§ GIVEN MATERIAL
-- start --

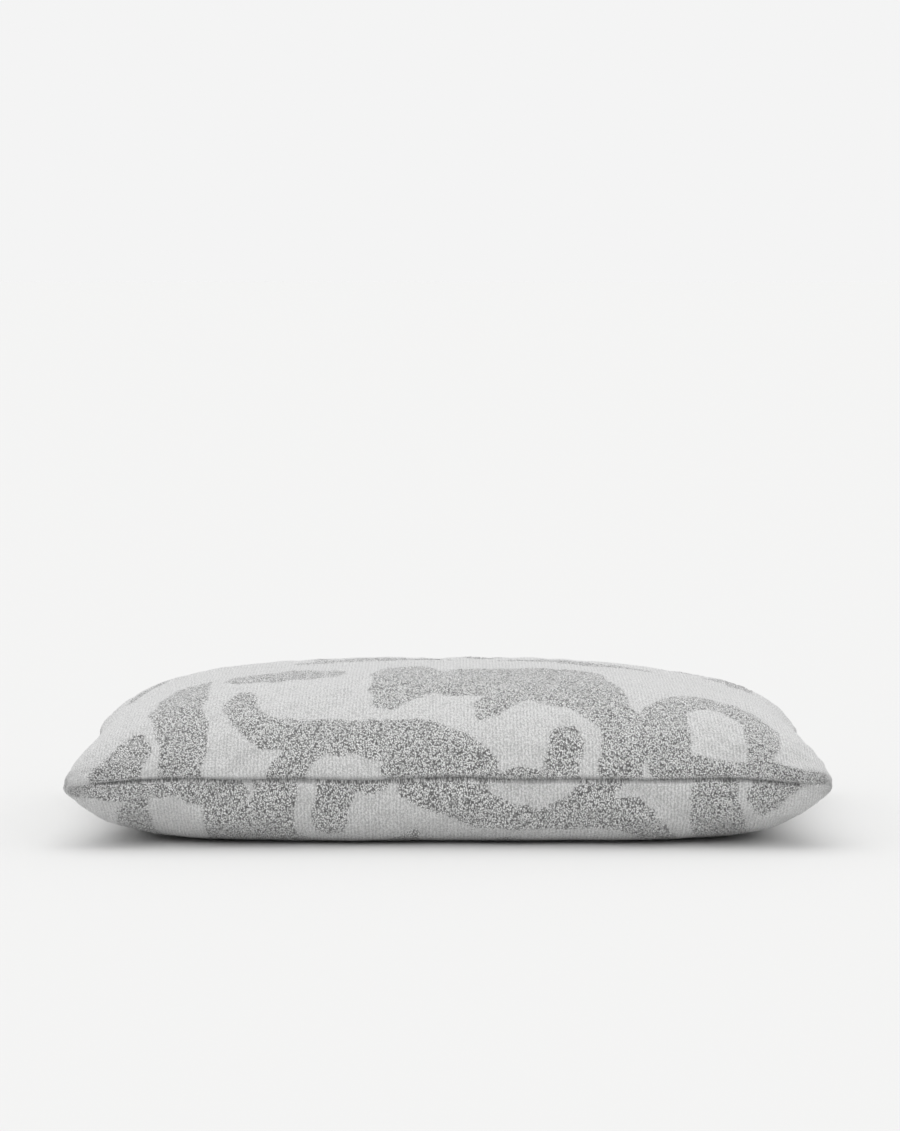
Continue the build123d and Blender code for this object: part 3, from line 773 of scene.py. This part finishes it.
def fitted_form(side, low, high, cell):
    """The smooth form, scaled to the half of a CAD box above or below the seam."""
    s, t = grid(cell)
    points = smooth_form(side, s, t)
    flat_low, flat_high = points.min(axis=(0, 1)), points.max(axis=(0, 1))
    points[..., 0] = np.interp(points[..., 0], (flat_low[0], flat_high[0]), (low.x, high.x))
    points[..., 1] = np.interp(points[..., 1], (flat_low[1], flat_high[1]), (low.y, high.y))
    rise = np.abs(points[..., 2] - SEAM_Z) / np.abs(points[..., 2] - SEAM_Z).max()
    reach = high.z - SEAM_Z if side > 0 else SEAM_Z - low.z
    points[..., 2] = SEAM_Z + side * rise * reach
    return points


def make_insert():
    """The insert pad: two nonwoven casing halves, sewn round the edge, and their filling."""
    random = np.random.default_rng(SEED + 1)
    for side, node in ((1, "insert_casing_top"), (-1, "insert_casing_bottom")):
        low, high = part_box(node)
        outer = fitted_form(side, low, high, INSERT_CELL)
        dimples = blur(random.standard_normal(outer.shape[:2]), (2.4, 2.4))
        dimples = INSERT_DIMPLE * np.clip(dimples, -1.0, 1.0)
        dimples[[0, -1]] = 0.0
        dimples[:, [0, -1]] = 0.0
        outer -= grid_normals(outer, side) * np.abs(dimples)[..., None]
        inner = outer - grid_normals(outer, side) * CASING_THICK
        mesh = shell_mesh(node + "_cloth", outer, inner, side)
        piece = add_piece(node + "_cloth", mesh, CASING, BODY)
        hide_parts(node)
    low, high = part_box("insert_fill")
    top = fitted_form(1, low, high, INSERT_CELL)
    bottom = fitted_form(-1, low, high, INSERT_CELL)
    mesh = bpy.data.meshes.new("insert_fibre")
    top_numbers, bottom_numbers, faces = envelope_faces(*top.shape[:2])
    points = np.zeros((bottom_numbers.max() + 1, 3))
    points[bottom_numbers.ravel()] = bottom.reshape(-1, 3)
    points[top_numbers.ravel()] = top.reshape(-1, 3)
    mesh.from_pydata(points.tolist(), [], faces.tolist())
    mesh.shade_smooth()
    piece = add_piece("insert_fibre", mesh, FILL, BODY)
    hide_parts("insert_fill")


def coil_mesh(name, low, high, phase):
    """Closed helix of round wire that fills a box along x."""
    turns = round((high.x - low.x) / COIL_PITCH)
    count = turns * COIL_STEPS + 1
    turn = np.linspace(0.0, 1.0, count)
    angle = 2.0 * math.pi * turns * turn + phase
    half_y = (high.y - low.y) / 2.0 - COIL_WIRE
    half_z = (high.z - low.z) / 2.0 - COIL_WIRE
    centre = np.stack([
        low.x + COIL_WIRE + (high.x - low.x - 2.0 * COIL_WIRE) * turn,
        (low.y + high.y) / 2.0 + half_y * np.cos(angle),
        (low.z + high.z) / 2.0 + half_z * np.sin(angle),
    ], axis=-1)
    along = np.gradient(centre, axis=0)
    along /= np.linalg.norm(along, axis=-1, keepdims=True)
    outward = np.stack([np.zeros(count), np.cos(angle), np.sin(angle)], axis=-1)
    outward -= along * np.sum(outward * along, axis=-1, keepdims=True)
    outward /= np.linalg.norm(outward, axis=-1, keepdims=True)
    beside = np.cross(along, outward)
    corner = 2.0 * math.pi * np.arange(COIL_SIDES) / COIL_SIDES
    offset = outward[:, None] * np.cos(corner)[:, None] + beside[:, None] * np.sin(corner)[:, None]
    points = (centre[:, None] + COIL_WIRE * offset).reshape(-1, 3)
    ring_numbers = np.arange(count * COIL_SIDES).reshape(count, COIL_SIDES)
    following = np.roll(ring_numbers, -1, axis=1)
    quads = np.stack([ring_numbers[:-1], following[:-1], following[1:], ring_numbers[1:]], -1)
    faces = quads.reshape(-1, 4).tolist()
    faces += [ring_numbers[0][::-1].tolist(), ring_numbers[-1].tolist()]
    mesh = bpy.data.meshes.new(name)
    mesh.from_pydata(points.tolist(), [], faces)
    mesh.shade_smooth()
    return mesh


def make_coils():
    for node, phase in (("zip_coil_upper", 0.0), ("zip_coil_lower", math.pi)):
        low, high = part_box(node)
        mesh = coil_mesh(node + "_wire", low, high, phase)
        piece = add_piece(node + "_wire", mesh, NYLON, BODY)
        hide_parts(node)


def make_cover():
    random = np.random.default_rng(SEED)
    moved = settle_cloth()
    for side in (1, -1):
        cover_panel(side, moved[side], random)


# ---------------------------------------------------------------- CAD nodes that stay
def dress(node, material):
    """Gives a CAD node that stays its own finish."""
    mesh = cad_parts[node].data
    mesh.materials.clear()
    mesh.materials.append(material)


def dress_cad_nodes():
    finishes = {
        THREAD: ("cover_seam_thread", "cover_overlock_thread", "insert_seam_thread",
                 "zip_stitching_upper", "zip_stitching_lower", "zip_end_bartacks"),
        TAPE: ("zip_tape_upper", "zip_tape_lower", "zip_core_cord_upper", "zip_core_cord_lower"),
        ENAMEL: ("zip_slider_body", "zip_pull_tab", "zip_top_stops", "zip_bottom_stop"),
        SATIN: ("care_label",),
    }
    for material, nodes in finishes.items():
        for node in nodes:
            dress(node, material)


# ---------------------------------------------------------------- studio
# Camera and form were fitted together; distances of 1.8, 2.7 and 4.0 m were tried.
CAMERA_DISTANCE = 2.7       # from the front edge
CAMERA_X = 0.0013
CAMERA_HEIGHT = 0.384
CAMERA_PITCH = 0.0737       # radians below level
CAMERA_LENS = 133.45        # millimetres, with 36 mm across the picture's long side
BACKDROP = 0.905
ROOM = 0.90                 # the room's brightness behind the camera
FLOOR_TONE = 0.75
SUN_POWER = 0.98
SUN_SPREAD = 70.0           # degrees
SUN_TILT = (-8.0, -6.0)     # degrees about x and y
FLOOR_REACH = 60.0


def studio_world():
    """A pale backdrop beyond the pillow and a large soft light behind the camera."""
    world = bpy.data.worlds.new("studio")
    world.use_nodes = True
    nodes, links = world.node_tree.nodes, world.node_tree.links
    place = nodes.new("ShaderNodeTexCoord")
    parts = nodes.new("ShaderNodeSeparateXYZ")
    fade = nodes.new("ShaderNodeMapRange")
    fade.interpolation_type = "SMOOTHSTEP"
    fade.inputs["From Min"].default_value = -0.5
    fade.inputs["From Max"].default_value = 0.8
    fade.inputs["To Min"].default_value = ROOM
    fade.inputs["To Max"].default_value = BACKDROP
    links.new(place.outputs["Generated"], parts.inputs[0])
    links.new(parts.outputs["Y"], fade.inputs["Value"])
    background = nodes["Background"]
    background.inputs["Color"].default_value = (1.0, 1.0, 1.0, 1.0)
    links.new(fade.outputs["Result"], background.inputs["Strength"])
    return world


def make_camera(scene):
    camera_data = bpy.data.cameras.new("camera")
    camera_data.sensor_width = 36.0
    camera_data.lens = CAMERA_LENS
    camera_data.clip_end = 200.0
    camera = bpy.data.objects.new("camera", camera_data)
    camera.location = (CAMERA_X, -HALF_Y - CAMERA_DISTANCE, CAMERA_HEIGHT)
    camera.rotation_euler = (math.pi / 2.0 - CAMERA_PITCH, 0.0, 0.0)
    scene.collection.objects.link(camera)
    scene.camera = camera


def make_sun(scene):
    sun_data = bpy.data.lights.new("overhead_softbox", "SUN")
    sun_data.energy = SUN_POWER
    sun_data.angle = math.radians(SUN_SPREAD)
    sun = bpy.data.objects.new("overhead_softbox", sun_data)
    sun.rotation_euler = (math.radians(SUN_TILT[0]), math.radians(SUN_TILT[1]), 0.0)
    scene.collection.objects.link(sun)


def make_floor(scene):
    floor_mesh = bpy.data.meshes.new("floor")
    signs = ((-1, -1), (1, -1), (1, 1), (-1, 1))
    corners = [(x * FLOOR_REACH, y * FLOOR_REACH, 0.0) for x, y in signs]
    floor_mesh.from_pydata(corners, [], [(0, 1, 2, 3)])
    floor = bpy.data.objects.new("floor", floor_mesh)
    n = Nodes("studio_floor")
    n.surface(Base_Color=grey_value(FLOOR_TONE), Roughness=1.0, Specular_IOR_Level=0.0)
    floor_mesh.materials.append(n.material)
    scene.collection.objects.link(floor)


def make_studio():
    scene = bpy.context.scene
    scene.view_settings.view_transform = "Standard"
    make_camera(scene)
    scene.world = studio_world()
    make_sun(scene)
    make_floor(scene)


make_studio()
make_cover()
make_insert()
make_coils()
dress_cad_nodes()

-- end --

Reproduce, please, the lines of the material from its first line down to the line containing "return points", keeping both ends and nothing beyond them.

§ SOLUTION TO THIS TASK
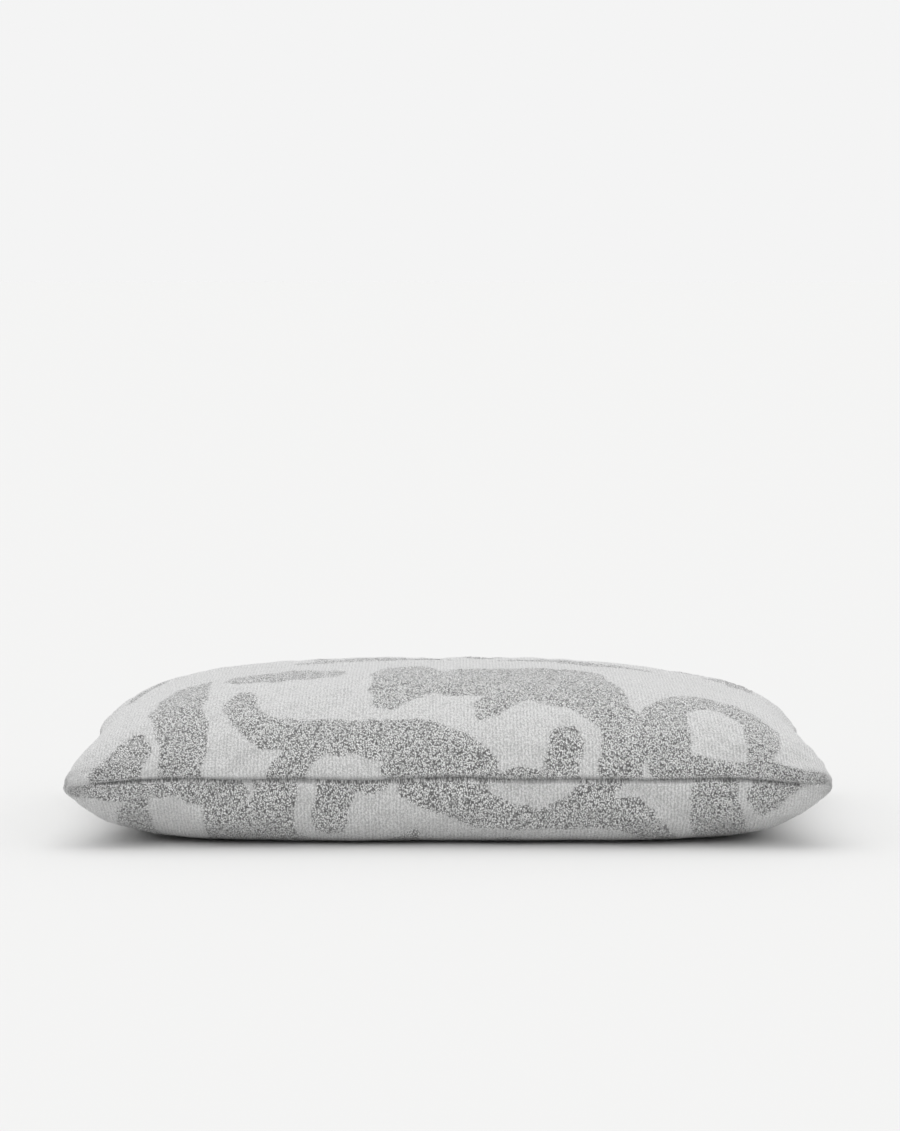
Continue the build123d and Blender code for this object: part 3, from line 773 of scene.py. This part finishes it.
def fitted_form(side, low, high, cell):
    """The smooth form, scaled to the half of a CAD box above or below the seam."""
    s, t = grid(cell)
    points = smooth_form(side, s, t)
    flat_low, flat_high = points.min(axis=(0, 1)), points.max(axis=(0, 1))
    points[..., 0] = np.interp(points[..., 0], (flat_low[0], flat_high[0]), (low.x, high.x))
    points[..., 1] = np.interp(points[..., 1], (flat_low[1], flat_high[1]), (low.y, high.y))
    rise = np.abs(points[..., 2] - SEAM_Z) / np.abs(points[..., 2] - SEAM_Z).max()
    reach = high.z - SEAM_Z if side > 0 else SEAM_Z - low.z
    points[..., 2] = SEAM_Z + side * rise * reach
    return points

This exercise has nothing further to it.